I think the adaptive sorting is particularly interesting and I'd like to try implementing it at some point. However, since I also want to implement adaptive sampling, I wonder how this sorting can work if not all pixels have the same sample count.


  1. A Cranley-Patterson rotation or toroidal shift is just a random \(d\)-dimensional vector \(\in [0, 1)^d\) which is added to each \(d\)-dimensional sample point, modulo 1 (to keep the sample point in \([0, 1)^d\)). These were first described by Cranley and Patterson in Randomization of Number Theoretic Methods for Multiple Integration (1976). 

  2. The shifts done by Cranley-Patterson rotations break the elementary intervals in (0, 2) sample patterns such as pmj02bn which Dino uses.

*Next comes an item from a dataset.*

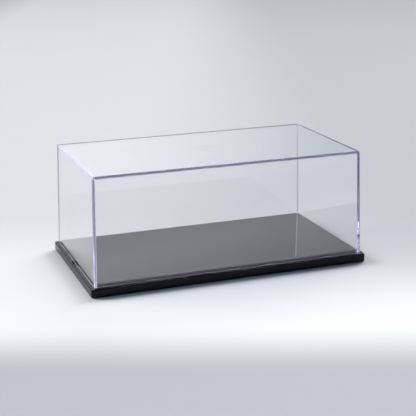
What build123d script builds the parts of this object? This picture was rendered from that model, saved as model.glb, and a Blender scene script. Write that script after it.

Although these patterns usually wrap without issue, the integrals we solve with them often draw hard boundaries at the edges of the unit square so it makes sense to align the elementary intervals to these edges. See Kollig and Keller's Efficient Multidimensional Sampling (2002) for more details. 

  3. This is a simplified version of the code Dino uses. You'll need to define the randomu() and randomf() functions which return a random unsigned int and random float \(\in [0, 1)\), respectively. There's also plenty of room for optimization (eg. the window size can be smaller and some data can be reused), and you'll probably also want to run several generators in parallel if you want to efficiently generate multiple blue noise textures. 

  4. Dino actually adaptively decides how many iterations to use. It runs batches of 10,000 iterations and counts the number of successful swaps in each batch. If the number of successful swaps is less than 20, then the blue noise texture is considered complete. You can reduce the threshold below 20 for slightly better textures, but it'll take longer to run. 

  5. This is actually indicative that the per-value error metrics which graphics research papers regularly use (MSE, RMSE, etc.) don't always correspond with perceptual differences according to the human visual system. In fact, it's not just the human visual system since denoisers can actually perform better when blue noise dithering is used.